The battles of Maastricht and Draguignan in the summer of 1747 laid the foundation for the peace. France was not yet beaten; Saxe remained undefeated and Conti was not yet out of the fight. Yet the combined military and economic pressures on the kingdom were enormous, and Louis had lost his taste for military glory. To unleash such torrents of blood, endure such devastation, and risk the capture of Toulon for the establishment of a Spanish princeling even now living as a hostage in Vienna was no longer altogether palatable. Later that year, when the French diplomat Count Saint-Séverin
departed for negotiations at Aix-la-Chapelle, the king’s influential mistress Madame de Pompadour
left no doubt as to the monarch’s mind. “Do not return without peace,” she instructed him; “the king no longer wants war.”
 The king was personally present with his army in the Netherlands and in theory had supreme command. Yet while Louis XV was not a very wise king he was at least conscious enough of Maurice’s genius and his own mediocrity to leave matters of strategy to his Saxon prodigy - at least most of the time.

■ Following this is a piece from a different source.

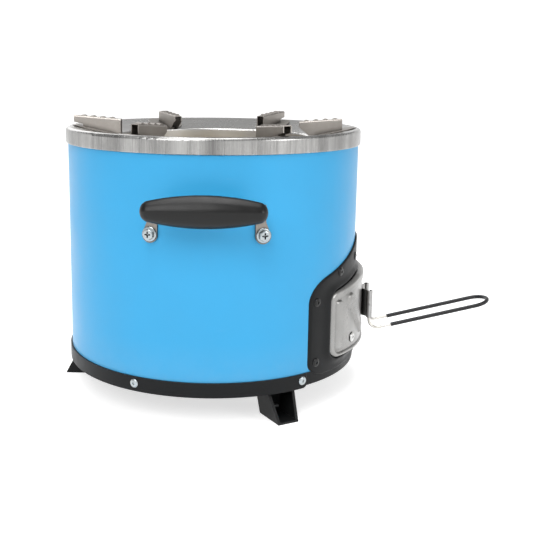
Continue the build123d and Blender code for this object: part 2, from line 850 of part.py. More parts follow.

[A] IOTL, the complete collapse of Browne’s invasion - caused directly by the Genoese Revolution - forced him to retreat over the Var and left him in no state to continue the campaign that spring. As a consequence, the troops which had been “borrowed” from the Netherlands that winter were back in the Netherlands in time for Maurice’s campaign in the summer. ITTL they are forced to remain in the south, robbing Maurice of the large numerical advantage which he enjoyed IOTL in the 1747 campaign.